Match your structure to your capital strategy. If pursuing impact-focused institutional investors, foundations, family offices, and CDFIs, mission locks will be viewed positively. If pursuing conventional venture with an impact lens, be explicit about what the lock covers and what it does not.

Consider the lifecycle of the mission, not just the lifecycle of the company. For some founders, the mission survives a conventional acquisition if the acquirer is aligned. For others, the mission requires perpetual stewardship. Use legal counsel who has done this before. Mission-lock structures are increasingly common but not standard. Seek practitioners with specific experience in social enterprise formation.

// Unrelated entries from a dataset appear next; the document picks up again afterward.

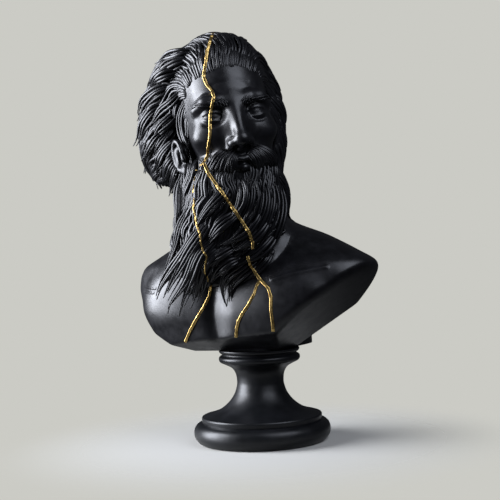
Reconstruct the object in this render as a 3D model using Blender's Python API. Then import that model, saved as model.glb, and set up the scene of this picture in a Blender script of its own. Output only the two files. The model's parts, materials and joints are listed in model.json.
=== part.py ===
"""Bust of a bearded sea god, cast in black resin, on a round turned socle.

Metres, +Z up. The origin is the centre of the socle's underside, and the side that is shown faces -Y.
The chest is turned to the figure's right and the head to its left.
"""

import math

import bmesh
import bpy
from mathutils import Matrix, Vector, noise
from mathutils.bvhtree import BVHTree

# Driving sizes
BUST_HEIGHT = 0.256
SOCLE_HEIGHT = 0.074
SOCLE_RADIUS = 0.055
SEAT_GAP = 0.0003

# The figure is carved in shares of its own height: a part is a 256th of it, about a millimetre
PART = BUST_HEIGHT / 256.0

# Pose
TORSO_TURN = math.radians(-30.0)
HEAD_TURN = math.radians(10.0)
HEAD_LEAN = math.radians(-6.0)
HEAD_NOD = math.radians(2.0)
HEAD_CENTRE = Vector((-18.6, -19.0, 187.0))
BEARD_CENTRE = HEAD_CENTRE + Vector((-8.0, 0.0, -85.0))

TORSO = Matrix.Rotation(TORSO_TURN, 4, "Z")
VIEW = Matrix.Translation(HEAD_CENTRE)
HEAD = (
    VIEW
    @ Matrix.Rotation(HEAD_TURN, 4, "Z")
    @ Matrix.Rotation(HEAD_LEAN, 4, "Y")
    @ Matrix.Rotation(HEAD_NOD, 4, "X")
)

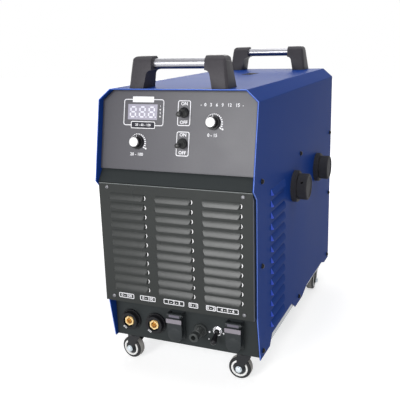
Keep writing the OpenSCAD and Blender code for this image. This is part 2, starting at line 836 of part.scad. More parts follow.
// ---------------------------------------------------------------- controls

// Prism along y with square flutes round it
module fluted(r, flutes, depth, y0, y1) {
    along_y(y0, y1) polygon([
        for (i = [0 : 4 * flutes - 1])
            (r - (i % 4 < 2 ? depth : 0)) * [cos(90 * i / flutes), sin(90 * i / flutes)]
    ]);
}

// Knob: fluted skirt, gripping body, cap and the spindle that turns with it
module knob() {
    body_r = knob_r - 3;
    cap_r = body_r - 1.8;
    fluted(knob_r, 24, 0.7, -5.5, -1);
    fluted(body_r, 18, 0.6, -knob_h + 4, -3);
    rod_y(cap_r, -knob_h + 0.8, -knob_h + 5);
    rod_y(cap_r - 0.8, -knob_h, -knob_h + 0.8, cap_r);
    rod_y(spindle_r, -2, inner_t + 12);
}
module left_knob() color("black") seat() on_face(left_knob_x, left_knob_v) knob();
module right_knob() color("black") seat() on_face(right_knob_x, right_knob_v) knob();

// Potentiometer: bushing through the panel, nut, can and terminals
module potentiometers() color("slategray") seat() {
    for (spot = [[left_knob_x, left_knob_v], [right_knob_x, right_knob_v]]) on_face(spot.x, spot.y) {
        difference() {
            union() {
                rod_y(4, -0.6, inner_t + 4);
                rod_y(9, inner_t + 3, inner_t + 17);
                translate([0, inner_t, 0]) hex_nut(11, 3);
                block([-5, inner_t + 6, -16], [5, inner_t + 8, -5]);
            }
            rod_y(spindle_r + run_gap, -2, inner_t + 13);
        }
    }
}

module display_window() color([0.6, 0.6, 0.65, 0.6]) seat() on_face(window_x, window_v) {
    block([-window_w / 2, 0.3, -window_h / 2], [window_w / 2, inner_t + 0.5, window_h / 2]);
}

module display_module() color("dimgray") seat() on_face(window_x, window_v) {
    back = inner_t + 0.5;
    block([-window_w / 2 - 6, inner_t, -window_h / 2 - 6], [-window_w / 2, back + 14, window_h / 2 + 6]);
    block([window_w / 2, inner_t, -window_h / 2 - 6], [window_w / 2 + 6, back + 14, window_h / 2 + 6]);
    block([-window_w / 2 - 1, back, -window_h / 2 - 6], [window_w / 2 + 1, back + 12, window_h / 2 + 6]);
    block([-window_w / 2 - 4, back + 11, -window_h / 2 - 4], [window_w / 2 + 4, back + 15, window_h / 2 + 4]);
}

// Booted lever: its ball turns on a pin in the bushing, the ribbed boot covers the lever
module booted_lever() {
    tip_r = 3.6;
    tip = toggle_len - tip_r;
    rotate([toggle_tilt, 0, 0]) difference() {
        turned_y(concat(
            ball(ball_r, 27),
            [[ball_r - 1, 5], [ball_r - 0.5, 7.5], [5, 9.5], [5.6, 11.5],
            [4.2, 13.2], [4.6, 15], [3.3, 16.8], [3.1, tip - 3], [tip_r, tip - 0.5]],
            arc([0, tip], tip_r, 0, 90)
        ));
        rod_x(toggle_pin_r + run_gap, -ball_r - 1, ball_r + 1);
    }
}
module upper_toggle() color("black") seat() on_face(toggle_x, upper_toggle_v) booted_lever();
module lower_toggle() color("black") seat() on_face(toggle_x, lower_toggle_v) booted_lever();

// Bushing with the boot's clamped ring, pivot pin, switch housing and terminals
module toggle_bushings() color("darkslategray") seat() {
    for (v = [upper_toggle_v, lower_toggle_v]) on_face(toggle_x, v) {
        difference() {
            union() {
                rod_y(ball_bore_r + tube_wall, -3.2, inner_t + 8);
                turned_y([[0, 0], [boot_base_r, 0], [boot_base_r, 1.8], [boot_base_r - 1, 3], [0, 3.2]]);
                block([-6.5, inner_t + 7.5, -11], [6.5, inner_t + 26, 11]);
                for (z = [-7, 0, 7]) block([-1, inner_t + 25, z - 2], [1, inner_t + 33, z + 2]);
            }
            rod_y(ball_bore_r, -4, inner_t + 7.5);
        }
        rod_x(toggle_pin_r, -ball_bore_r - tube_wall / 2, ball_bore_r + tube_wall / 2);
    }
}

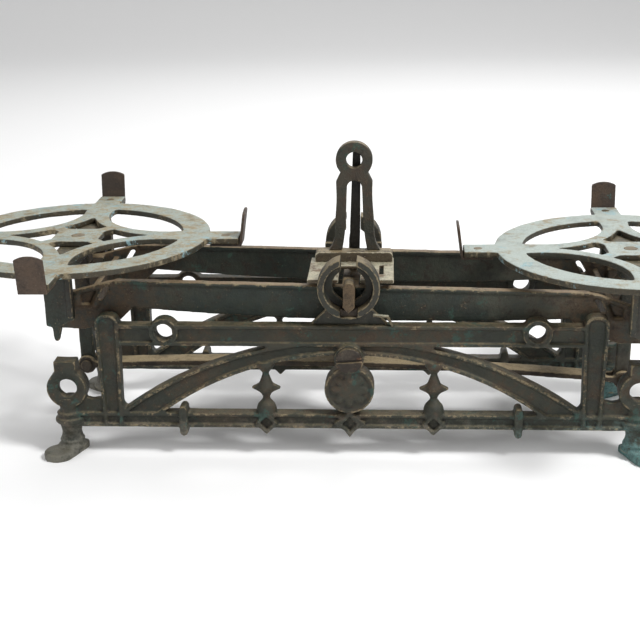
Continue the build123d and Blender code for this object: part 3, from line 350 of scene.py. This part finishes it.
def cast(node, voxel, soften=3, lump=0.12, grain=0.05):
    """Softened copy of a CAD node with a slightly uneven cast surface, which takes the node's place.

    voxel is the mesh size, and lump and grain the height of the unevenness, in millimetres.
    """
    source = nodes[node]
    piece = bpy.data.objects.new(node + ".skin", source.data.copy())
    bpy.context.scene.collection.objects.link(piece)
    remesh = piece.modifiers.new("remesh", "REMESH")
    remesh.mode = "VOXEL"
    remesh.voxel_size = voxel * MM
    remesh.use_smooth_shade = True
    shape = piece.evaluated_get(bpy.context.evaluated_depsgraph_get())
    mesh = bpy.data.meshes.new_from_object(shape)
    piece.modifiers.clear()
    mesh.name = piece.name
    piece.data = mesh
    count = len(mesh.vertices)
    points = np.empty(count * 3)
    mesh.vertices.foreach_get("co", points)
    points = points.reshape(-1, 3)
    edges = np.empty(len(mesh.edges) * 2, np.int64)
    mesh.edges.foreach_get("vertices", edges)
    edges = edges.reshape(-1, 2)
    degree = np.maximum(np.bincount(edges.ravel(), minlength=count), 1)[:, None]
    low, high = points.min(0), points.max(0)
    for _ in range(soften):
        points = points + SMOOTHING * (neighbour_mean(points, edges, degree) - points)
    set_points(mesh, points)
    normals = np.empty(count * 3)
    mesh.vertices.foreach_get("normal", normals)
    normals = normals.reshape(-1, 3)
    smooth = points
    for _ in range(round(EDGE_REACH / voxel)):
        smooth = smooth + FLATTENING * (neighbour_mean(smooth, edges, degree) - smooth)
    bend = ((points - smooth) * normals).sum(1) / (EDGE_HEIGHT * MM)
    # convex bends mark edges for wear; the concave bends mark hollows that the materials darken as painted
    # shade
    for name, values in (("edge", bend), ("hollow_shade", -bend)):
        layer = mesh.attributes.new(name, "FLOAT", "POINT")
        layer.data.foreach_set("value", np.clip(values, 0, 1).astype(np.float32))
    height = lump * hash_noise(points, LUMP_SIZE * MM, 3)
    height = height + grain * hash_noise(points, GRAIN_SIZE * MM, 5)
    points = points + normals * (height * MM)[:, None]
    points = np.clip(points, low, high)
    set_points(mesh, points)
    mesh.materials.clear()
    mesh.materials.append(materials[slot_of_node[node]])
    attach(piece, body_of_node[node])
    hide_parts(node)
    return piece


def set_points(mesh, points):
    """Writes vertex positions and refreshes the mesh."""
    mesh.vertices.foreach_set("co", points.astype(np.float32).ravel())
    mesh.update()


def build_pieces():
    """Every node as a softened casting, with a mesh size that suits its thickness."""
    sizes = {
        "frame": 0.9, "cup": 0.65, "bridge_plate": 0.65, "pedestal": 0.65, "index_fork": 0.55, "beam": 0.9,
        "check_lever": 0.9, "lever_bridge": 0.9, "carrier": 0.8, "stem": 0.8, "pan_ring": 0.9, "lug": 0.55,
        "needle": 0.55, "knife": 0.5, "bearing": 0.5, "bearing_clip": 0.5, "tie_screw": 0.5,
    }
    for node in sorted(nodes):
        size = 0.5
        for ending, value in sizes.items():
            if node.endswith(ending):
                size = value
        fine = size < FINE_VOXEL
        cast(node, size, soften=2, lump=0.05 if fine else 0.18, grain=0.02 if fine else 0.06)


# ---------------------------------------------------------------- floor and light

def make_floor():
    """Pale floor that curves up behind, far away."""
    mesh = bpy.data.meshes.new("floor")
    reach, depth, rise = 6.0, 4.0, 4.0
    profile = [(-6.0, 0.0), (depth - 1.5, 0.0)]
    for step in range(1, 13):
        angle = math.pi / 2 * step / 12
        profile.append((depth - 1.5 + 1.5 * math.sin(angle), 1.5 - 1.5 * math.cos(angle)))
    profile.append((depth, rise))
    low = min(cad_box[0].z, 0.0)
    vertices = [(x, y, z + low) for y, z in profile for x in (-reach, reach)]
    faces = [(2 * i, 2 * i + 1, 2 * i + 3, 2 * i + 2) for i in range(len(profile) - 1)]
    mesh.from_pydata(vertices, [], faces)
    mesh.polygons.foreach_set("use_smooth", [True] * len(faces))
    floor = bpy.data.objects.new("floor", mesh)
    bpy.context.scene.collection.objects.link(floor)
    g = Graph("floor")
    g.plug("Base Color", (0.93, 0.93, 0.93, 1))
    g.plug("Roughness", 0.9)
    mesh.materials.append(g.material)


def make_lights():
    """Soft studio light from above and from both sides, in a bright room."""
    world = bpy.data.worlds.new("room")
    bpy.context.scene.world = world
    world.use_nodes = True
    world.node_tree.nodes["Background"].inputs["Color"].default_value = (1.0, 1.0, 1.0, 1)
    world.node_tree.nodes["Background"].inputs["Strength"].default_value = ROOM_LIGHT
    for name, place, size, power in (
        ("key", (1.2, -0.7, 1.8), 0.5, 40),
        ("fill", (-1.7, -0.9, 0.9), 0.8, 8),
        ("back", (0.3, 1.6, 1.7), 1.4, 20),
    ):
        data = bpy.data.lights.new(name, "AREA")
        data.shape = "SQUARE"
        data.size = size
        data.energy = power
        lamp = bpy.data.objects.new(name, data)
        lamp.location = place
        aim = Vector((0, 0, 0.1)) - lamp.location
        lamp.rotation_euler = aim.to_track_quat("-Z", "Y").to_euler()
        bpy.context.scene.collection.objects.link(lamp)


bpy.context.scene.view_settings.view_transform = "Standard"
make_camera()
materials = {name: old_iron(name, **finish) for name, finish in FINISHES.items()}
build_pieces()
make_floor()
make_lights()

How Ivystone Evaluates Mission-Governance Alignment in Founder Deals

At Ivystone, we evaluate governance structure as a component of investment quality — not a separate box to check. A company with a compelling mission and a cap table that makes that mission legally unprotectable is not the same investment as one with governance that ensures the mission survives scale.

The impact market is large enough — $1.571 trillion in AUM and growing — and the capital flowing into it is sophisticated enough that founders no longer have to choose between mission protection and institutional-quality investors. The two are increasingly aligned.

Founders who have done the structural work — who can show an investor exactly how the mission is protected, what governance mechanisms are in place, and what the decision-making framework looks like under exit pressure — are better positioned to attract the right capital on terms that serve the company long-term.

Structure is not a constraint on impact. Done correctly, it is the mechanism through which impact is made durable.